Don’t borrow from bestsellers, classics, or really popular sources unless you want to be obvious, as with West Side Story, or unless your character or setting choices are going to warp the original plot so far from its source that it will be unrecognizable. (I think that casting the characters above in Hamlet would very likely mean that the plot would become unrecognizable pretty much from the point where the ghost of the previous king tells Hamlet/Stark “Your uncle Claudius/Hannibal murdered [and ate] me,” if not before (because I can’t see Gertrude/Leia having married Claudius/Hannibal, no matter how much he pressured/manipulated her. And if Gertrude/Leia is the one on the throne, and Stark/IronMan is supporting her, Fortinbras and Claudius/Hannibal are toast…).

Obscure and/or really poorly executed stories are good choices for borrowing plots, especially if it is easy to see what the original author’s mistake(s) were. Taking a poorly executed plot and fixing it is generally much simpler than changing a brilliant plot enough so that it isn’t recognizable, but not changing it so much that it stops working. Also, people are less likely to accuse writers of plagiarism if they have expanded, extended, or vastly improved on the source material (see Shakespeare, above).

On the flip side, playing around with well-known (and therefore easily recognizable) fairy tales as sources of plot works equally well because a) well-known fairy tales are usually out of copyright or have a much older version that is out of copyright, b) fairy tales are practically pure plot summaries that can be applied to many different times, places, and people (many of the oldest versions don’t even name most of the characters beyond their roles in the story: the Elder Brothers, the Fairy Godmother, the Wicked Uncle/Stepmother, the Brave Tailor, the Prince/Princess/King/Queen), and c) not only are fairy tales plot summaries, they’re plot summaries that have been refined over centuries of retelling and have lasted.

Tracking down different versions of the same fairy tale (from different countries and/or different centuries) is fun and fascinating (to me, anyway) all on its own, and can be an interesting exercise in seeing how different times, places, and cultures can shift the details of a story without making it even slightly unrecognizable.

Alternatively, browsing through tale-type and motif indexes is like a historical/myth-legend-fairy-tale version of “TV Tropes” especially if you can find a library that has one of the print versions that includes lists of which fairy tales include what motifs and plot variations.
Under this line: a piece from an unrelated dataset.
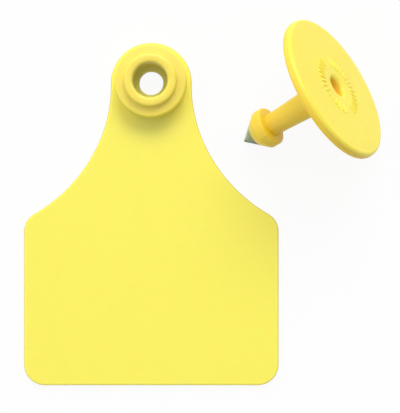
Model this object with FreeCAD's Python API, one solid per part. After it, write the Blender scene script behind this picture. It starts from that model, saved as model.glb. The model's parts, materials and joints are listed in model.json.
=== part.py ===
import FreeCAD, Part
import math
import os

# Two-piece livestock ear tag, not yet applied: the panel lies on its back, and the button that will
# lock it in the ear lies beside it. Millimetres, +Z up. The origin is the centre of the stud hole in
# the back face of the panel, +Z runs along the hole towards the socket, and the panel hangs along -Y.

# Button: a flat disc, a hollow tapered stud, and an arrow head with a metal point
disc_d = 32.4            # outer disc, which stays on the back of the ear
disc_t = 2.0
disc_face_r = 0.5        # rounding of the rim at the outer face
disc_back_bevel = 0.35   # bevel of the rim at the stud side
stud_root_d = 6.5        # stud where it leaves the disc
stud_neck_d = 5.1        # straight neck behind the head, which turns in the panel's hole
neck_play = 0.6          # neck that is left beyond the floor of the socket
stud_l = 15.8            # from the disc to the back of the head
root_flare = 0.8         # the stud widens by this at its foot, over the same height
head_d = 8.8             # widest part of the arrow head
head_band_l = 2.2        # straight band behind the cone
head_back_bevel = 0.55   # bevel of the band's back edge
cone_l = 5.9             # from the band to the point

# Blind bore in the button for the pin of the applicator
pin_bore_d = 3.2
pin_web = 1.5            # solid moulding left between the bore and the metal point's shank
pin_mouth_d = 4.4        # the bore opens out to this at the outer face
pin_mouth_l = 4.0        # length of the tapered entry
pin_lip_bevel = 0.45     # bevelled lip of the entry

# Metal point: the bare end of the cone, on a grooved shank inside the head
point_bare_l = 3.8
point_flat_l = 0.12      # length by which the very tip is cut off flat
shank_d = 2.4
shank_l = 3.4
groove_d = 1.7           # the moulding grips the shank in these grooves
groove_w = 0.6
groove_count = 2

# Socket boss on the panel: a wide step, and on it a low ring round the mouth of the cavity
hole_clear = 0.15        # round the stud's neck, so that the panel can turn
cavity_clear = 0.2       # round the head
band_clear = 0.5         # above the head's band
floor_t = 1.6            # wall that the head locks behind
lip_in = 0.8             # overhang of the mouth over the cavity
mouth_land = 2.0         # height of the mouth above the overhang
mouth_lip_r = 0.6        # rounded inner lip of the mouth
ring_wall = 1.15         # the ring is this much wider than the cavity, all round
ring_r = 0.5             # rounding of the ring's upper edge
step_ledge = 2.1         # width of the step outside the ring
step_h = 4.2             # height of the step above the plate
step_edge_bevel = 0.35   # bevel of the step's upper edge

# Panel: a flat plate with a round head, two hollow flanks, and a broad square body
plate_t = 1.4
panel_w = 57.0
panel_drop = 67.6        # from the stud hole down to the bottom edge
head_margin = 1.2        # plate that shows round the step
flank_start = 0.7        # degrees below the hole at which the head turns into the flank
flank_upper_r = 31.3
flank_turn = 24.0        # degrees that the upper stretch of the flank turns
flank_lower_r = 34.8
shoulder_r = 4.6
corner_r = 4.7
edge_bevel = 0.35        # bevel round the plate's front face; the back edge is left square

# Where the button lies beside the panel
button_x = 39.75         # centre of the disc's outer face, seen from above
button_y = -2.4
button_heading = 209.2   # degrees in plan, from the disc towards the point

# For the modelling only
past = 1.0               # how far a cutting solid runs past the face that it opens
tolerance = 1e-6

# Sizes that follow from those above
hole_d = stud_neck_d + 2 * hole_clear
cavity_d = head_d + 2 * cavity_clear
mouth_d = cavity_d - 2 * lip_in
ring_d = cavity_d + 2 * ring_wall
step_d = ring_d + 2 * step_ledge
round_head_r = step_d / 2 + head_margin
step_top = plate_t + step_h
cavity_top = floor_t + head_band_l + band_clear
ring_top = cavity_top + lip_in + mouth_land
rim_along = disc_t - disc_back_bevel
head_back = disc_t + stud_l
neck_start = head_back - floor_t - neck_play
head_front = head_back + head_band_l
button_l = head_front + cone_l
metal_start = button_l - point_bare_l
pin_bore_l = metal_start - shank_l - pin_web


def polar(centre, radius, degrees):
    """Point at a distance and direction from a centre, in the XY plane."""
    angle = math.radians(degrees)
    return centre + FreeCAD.Vector(radius * math.cos(angle), radius * math.sin(angle), 0)


def arc(centre, radius, start, end):
    """Arc edge about a centre between two directions in degrees."""
    middle = (start + end) / 2
    ends = [polar(centre, radius, degrees) for degrees in (start, middle, end)]
    return Part.Arc(*ends).toShape()


def line(start, end):
    return Part.LineSegment(start, end).toShape()


def section(corners):
    """Closed face in the XZ plane from corners (radius, height) or (radius, height, rounding)."""
    points = [FreeCAD.Vector(corner[0], 0, corner[1]) for corner in corners]
    rounds = [corner[2] if len(corner) > 2 else 0 for corner in corners]
    starts = []
    ends = []
    arcs = []
    for index, point in enumerate(points):
        back = (points[index - 1] - point).normalize()
        ahead = (points[(index + 1) % len(points)] - point).normalize()
        half_angle = back.getAngle(ahead) / 2
        reach = rounds[index] / math.tan(half_angle)
        starts.append(point + back * reach)
        ends.append(point + ahead * reach)
        if rounds[index]:
            inward = (back + ahead).normalize()
            middle = point + inward * (rounds[index] / math.sin(half_angle) - rounds[index])
            arcs.append(Part.Arc(starts[-1], middle, ends[-1]).toShape())
        else:
            arcs.append(None)
    edges = []
    for index, corner_arc in enumerate(arcs):
        following = starts[(index + 1) % len(starts)]
        if corner_arc:
            edges.append(corner_arc)
        if not ends[index].isEqual(following, tolerance):
            edges.append(line(ends[index], following))
    return Part.Face(Part.Wire(edges))


def turned(corners):
    """Solid of revolution about Z."""
    return section(corners).revolve(FreeCAD.Vector(0, 0, 0), FreeCAD.Vector(0, 0, 1), 360)


def panel_outline():
    """Outline of the plate: its right half, from the top of the head to the bottom, and a mirror."""
    origin = FreeCAD.Vector(0, 0, 0)
    upper = polar(origin, round_head_r + flank_upper_r, -flank_start)
    join = 180 + flank_turn
    lower = polar(upper, flank_upper_r - flank_lower_r, join)
    side_x = panel_w / 2
    shoulder_x = side_x - shoulder_r
    fall = math.sqrt((flank_lower_r + shoulder_r) ** 2 - (lower.x - shoulder_x) ** 2)
    shoulder = FreeCAD.Vector(shoulder_x, lower.y - fall, 0)
    turn_end = math.degrees(math.atan2(fall, lower.x - shoulder_x))
    corner = FreeCAD.Vector(side_x - corner_r, corner_r - panel_drop, 0)
    half = [
        arc(origin, round_head_r, 90, -flank_start),
        arc(upper, flank_upper_r, 180 - flank_start, join),
        arc(lower, flank_lower_r, join, 180 + turn_end),
        arc(shoulder, shoulder_r, turn_end, 0),
        line(polar(shoulder, shoulder_r, 0), polar(corner, corner_r, 0)),
        arc(corner, corner_r, 0, -90),
        line(polar(corner, corner_r, -90), FreeCAD.Vector(0, -panel_drop, 0)),
    ]
    other = [edge.mirror(origin, FreeCAD.Vector(1, 0, 0)) for edge in half]
    return Part.Wire(Part.__sortEdges__(half + other))


def panel():
    """Plate with a bevelled front edge, the stepped boss on it, and the hole and socket through both."""
    plate = Part.Face(panel_outline()).extrude(FreeCAD.Vector(0, 0, plate_t))
    rim = [edge for edge in plate.Edges if edge.BoundBox.ZMin > plate_t / 2]
    plate = plate.makeChamfer(edge_bevel, rim)
    boss = turned([
        (0, plate_t / 2),
        (step_d / 2, plate_t / 2),
        (step_d / 2, step_top - step_edge_bevel),
        (step_d / 2 - step_edge_bevel, step_top),
        (ring_d / 2, step_top),
        (ring_d / 2, ring_top, ring_r),
        (0, ring_top),
    ])
    lip = mouth_d / 2 + mouth_lip_r
    socket = turned([
        (0, -past),
        (hole_d / 2, -past),
        (hole_d / 2, floor_t),
        (cavity_d / 2, floor_t),
        (cavity_d / 2, cavity_top),
        (mouth_d / 2, cavity_top + lip_in),
        (mouth_d / 2, ring_top, mouth_lip_r),
        (lip, ring_top),
        (lip, ring_top + past),
        (0, ring_top + past),
    ])
    return plate.fuse(boss).cut(socket).removeSplitter()


def cone_radius(along):
    """Radius of the arrow head's cone at a distance from the disc's outer face."""
    return head_d / 2 * (button_l - along) / cone_l


def metal_point():
    """Cone with a grooved shank, standing on its shank along +Z in the button's own frame."""
    shank_start = metal_start - shank_l
    land = (shank_l - groove_count * groove_w) / (groove_count + 1)
    corners = [(0, shank_start), (shank_d / 2, shank_start)]
    for number in range(groove_count):
        groove_start = shank_start + land + number * (land + groove_w)
        groove_end = groove_start + groove_w
        corners += [
            (shank_d / 2, groove_start),
            (groove_d / 2, groove_start),
            (groove_d / 2, groove_end),
            (shank_d / 2, groove_end),
        ]
    corners += [(shank_d / 2, metal_start), (cone_radius(metal_start), metal_start)]
    flat_end = button_l - point_flat_l
    corners += [(cone_radius(flat_end), flat_end), (0, flat_end)]
    return turned(corners)


def button(point):
    """Disc, stud and arrow head as one moulding, with the pin bore and a seat for the metal point."""
    body = turned([
        (0, 0),
        (disc_d / 2, 0, disc_face_r),
        (disc_d / 2, disc_t - disc_back_bevel),
        (disc_d / 2 - disc_back_bevel, disc_t),
        (stud_root_d / 2 + root_flare, disc_t),
        (stud_root_d / 2, disc_t + root_flare),
        (stud_neck_d / 2, neck_start),
        (stud_neck_d / 2, head_back),
        (head_d / 2 - head_back_bevel, head_back),
        (head_d / 2, head_back + head_back_bevel),
        (head_d / 2, head_front),
        (cone_radius(metal_start), metal_start),
        (0, metal_start),
    ])
    lip = pin_mouth_d / 2 + pin_lip_bevel
    bore = turned([
        (0, -past),
        (lip, -past),
        (lip, 0),
        (pin_mouth_d / 2, pin_lip_bevel),
        (pin_bore_d / 2, pin_mouth_l),
        (pin_bore_d / 2, pin_bore_l),
        (0, pin_bore_l),
    ])
    return body.cut(bore).cut(point)


def lean(along, radius):
    """Slope at which the button touches the ground with its rim and with an edge nearer the point."""
    return math.atan2(disc_d / 2 - radius, along - rim_along)


def laid_down(shape):
    """The button as it comes to rest on the rim of its disc and the edge of its head or its point."""
    flat_end = button_l - point_flat_l
    slope = min(lean(head_front, head_d / 2), lean(flat_end, cone_radius(flat_end)))
    height = rim_along * math.sin(slope) + disc_d / 2 * math.cos(slope)
    heading = math.radians(button_heading)
    axis = FreeCAD.Vector(math.cos(heading), math.sin(heading), -math.tan(slope))
    turn = FreeCAD.Rotation(FreeCAD.Vector(0, 0, 1), axis)
    place = FreeCAD.Placement(FreeCAD.Vector(button_x, button_y, height), turn)
    laid = shape.copy()
    laid.Placement = place
    return laid


point = metal_point()
nodes = {
    "tag_panel": panel(),
    "stud_button": laid_down(button(point)),
    "piercing_tip": laid_down(point),
}
os.makedirs("parts", exist_ok=True)
for name, shape in nodes.items():
    shape.exportStep("parts/" + name + ".step")
    print(name, shape.isValid(), len(shape.Solids), round(shape.Volume, 2), shape.BoundBox)
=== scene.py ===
import json
import math

import bmesh
import bpy
from mathutils import Matrix, Vector


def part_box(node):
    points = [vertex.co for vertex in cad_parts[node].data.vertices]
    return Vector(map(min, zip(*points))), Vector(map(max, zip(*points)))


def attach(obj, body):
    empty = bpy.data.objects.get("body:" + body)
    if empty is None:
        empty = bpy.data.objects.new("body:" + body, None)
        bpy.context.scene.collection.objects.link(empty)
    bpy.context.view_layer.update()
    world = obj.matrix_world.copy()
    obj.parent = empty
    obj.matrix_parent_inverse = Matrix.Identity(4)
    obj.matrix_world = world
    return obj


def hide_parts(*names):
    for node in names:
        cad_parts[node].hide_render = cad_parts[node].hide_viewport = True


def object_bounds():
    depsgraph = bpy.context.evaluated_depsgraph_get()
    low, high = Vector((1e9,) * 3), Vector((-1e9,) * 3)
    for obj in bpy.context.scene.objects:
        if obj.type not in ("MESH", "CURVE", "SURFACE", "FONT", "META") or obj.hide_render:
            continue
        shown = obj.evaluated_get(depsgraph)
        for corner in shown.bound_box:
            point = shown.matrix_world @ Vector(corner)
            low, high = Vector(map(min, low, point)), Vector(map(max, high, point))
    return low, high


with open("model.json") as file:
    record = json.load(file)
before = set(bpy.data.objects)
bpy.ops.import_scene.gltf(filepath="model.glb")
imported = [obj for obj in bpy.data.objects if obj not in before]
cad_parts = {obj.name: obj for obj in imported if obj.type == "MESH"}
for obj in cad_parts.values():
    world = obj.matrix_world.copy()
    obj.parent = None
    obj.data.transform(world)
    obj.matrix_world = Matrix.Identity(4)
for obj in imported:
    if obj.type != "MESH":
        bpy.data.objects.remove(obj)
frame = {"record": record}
cad_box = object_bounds()
mounts = {mount["name"]: mount for mount in frame["record"]["mounts"]}


# ---- Tag panel -------------------------------------------------------------------------------
# The female half: one injection moulding of soft yellow polyurethane. A flat plate hangs from a
# stepped boss, whose undercut cavity snaps over the arrow head of the button.

panel_low, panel_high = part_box("tag_panel")
plate_t = mounts["panel_front"]["pos_m"][2]
hole_r = mounts["stud_hole"]["dims"]["r_mm"] / 1000
floor_t = mounts["stud_hole"]["dims"]["length_mm"] / 1000
cavity_r = 0.0046
cavity_top = 0.0043
mouth_r = 0.0038
mouth_bottom = 0.0051
mouth_lip = 0.0006
ring_r = 0.00575
ring_edge = 0.0005
step_r = 0.00785
step_top = 0.0056
step_edge = 0.00035
foot = 0.0002
plate_edge = 0.00035
flank_start = 0.7
flank_upper_r = 0.0313
flank_turn = 24.0
flank_lower_r = 0.0348
shoulder_r = 0.0046
corner_r = 0.0047
edge_loop = 0.00005
turn_steps = 180
round_steps = 4
head_steps = 46
upper_steps = 14
lower_steps = 20
shoulder_steps = 16
corner_steps = 24


def turned(corners, steps):
    """Turns corners (radius, height) or (radius, height, rounding) about Z."""
    mesh = bmesh.new()
    points = [mesh.verts.new((corner[0], 0, corner[1])) for corner in corners]
    lines = [mesh.edges.new(pair) for pair in zip(points, points[1:])]
    centre = (0, 0, 0)
    bmesh.ops.spin(mesh, geom=points + lines, cent=centre, axis=(0, 0, 1), angle=math.tau,
                   steps=steps, use_merge=True, use_duplicate=False)
    bmesh.ops.remove_doubles(mesh, verts=mesh.verts, dist=1e-6)
    for index, corner in enumerate(corners):
        if len(corner) > 2:
            here = Vector(corner[:2])
            arms = [Vector(corners[index + step][:2]) - here for step in (-1, 1)]
            reach = corner[2] / math.tan(arms[0].angle(arms[1]) / 2)
            round_ring(mesh, here, reach)
    return mesh


def on_ring(vertex, ring):
    return (Vector((vertex.co.xy.length, vertex.co.z)) - ring).length < 1e-6


def round_ring(mesh, ring, reach):
    """Rounds the circular edge at (radius, height)."""
    edges = [edge for edge in mesh.edges if all(on_ring(vertex, ring) for vertex in edge.verts)]
    bmesh.ops.bevel(mesh, geom=edges, offset=reach, offset_type="OFFSET", segments=round_steps,
                    profile=0.5, affect="EDGES", material=-1, clamp_overlap=False)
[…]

I find them far more useful than the “36 Dramatic situations” that are more frequently quoted to writers.

10 Comments
  1. I have borrowed one character whose name I didn’t change all that much. The challenge was to do a fan fic about that character, but since I generally avoid fan fiction, I did a moderate name change and a complete transfer to a new setting. I got away with it (I think) because she was the only character I used from the original setting. Also, I wasn’t familiar with the original. I looked up the character on various wikis and only borrowed the bits I thought would be useful or fun.

    On the “three sentence elevator pitch”: Somehow I had imprinted on elevator pitches being one sentence that usually doesn’t give the complete plot, probably because I mostly think of elevator pitches in terms of the starting sentence one is supposed to used with the snowflake method of plot development.
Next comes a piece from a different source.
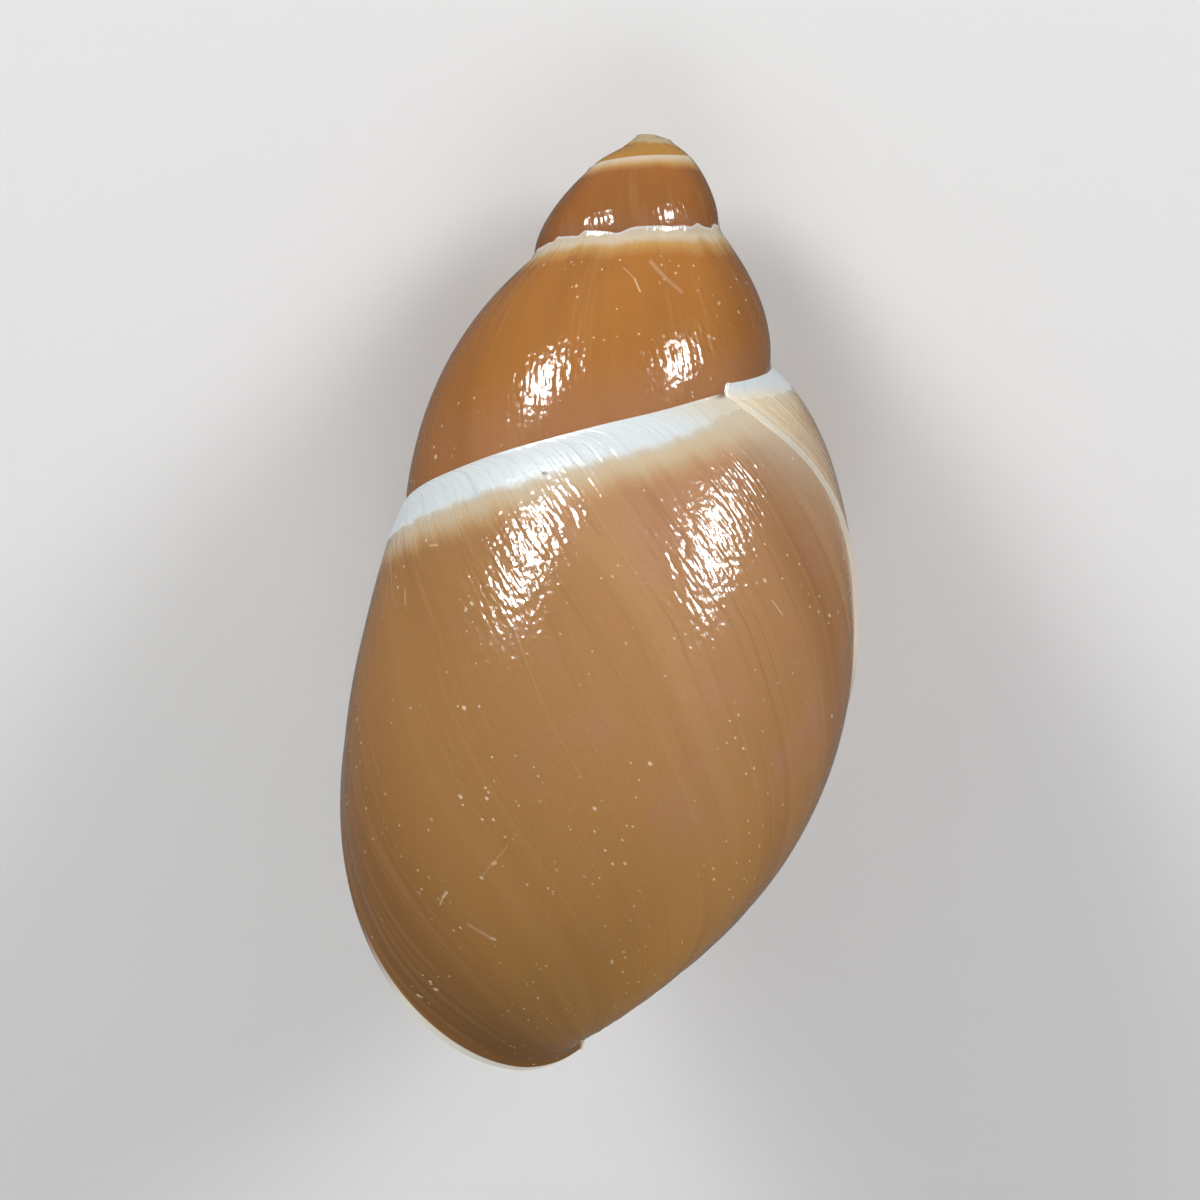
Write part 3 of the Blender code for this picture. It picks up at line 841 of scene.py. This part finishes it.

    Maybe there could be a post on the different variants of elevator pitches?

  2. I particularly like riffing on fairy tales, with no attempt whatsoever to hide the obvious borrowings, such as my “Hänsel and Grendel”, “Snow White and the Seven Tragic poets of the Court of Ptolemy III”, and “The Three Height-disadvantaged Pigs”.

    I’d like to publish a collection of such fractured fairy tales and mangled myths (I have ten or so at last count) but have no idea how to present such a project to a publisher.

    • There’s always self-pub!

      I did that with The Princess Seeks Her Fortune which also took advantage of fairy tales’ public domain status — and the way that everyone knows about twenty fairy tales.

    • I’ve done one or two fractured fairy tales myself back in the day. Sadly, it’s easier to create titles than to write the darn things.

      “Jack and Jill and the Beanstalk”
      “Goldilocks and the Forty Thieves”
      “Beowolf and the Three Bears”
      “Little Red Dragon Slayer”
      “The Succubus and the Pea”
      “The Ugly Duckling Girl”
      “Sleeping Beauty and the Seven Frogs”
      “Cinderella in Boots”

  3. I had a story once where I needed to figure out why the heroine had fled her family and people to hide out in a big city far from home. One of the options that emerged from my brainstorming was that they wanted her to fill a role that she couldn’t handle, and that made me think of the way Penric in the later books of LMB’s series flinches at anything related to being a physician. I didn’t exactly borrow Pen’s situation, but having that in my head helped me flesh out my heroine’s emotions surrounding her own past.

  4. Changing genre also helps.

  5. “sea monsters that are the source of the Unobtanium” Hmm, maybe that’s what my sea serpents are in the book to do.

  6. I like Tolkien’s notion of the “cauldron of story.” Authors over the ages toss things into the cauldron, like a literary stone soup; later authors pull out whatever elements they care to use, remixing and massaging in just the way Ms. Wrede describes, to create something new out of familiar elements.

    https://rickellrod.com/tag/cauldron-of-story/

    Rick

    • But, of course, you can’t actually dip into the Cauldron. You run across the ideas in the stories.

      Mind you, some of my stories I only know I ripped off from other authors’ works because I have a good memory.

      • On top of it all, one has to have a good enough memory to *know* one is borrowing. “Wait… Is this an original idea, or was it something I saw on ‘Cheers’?”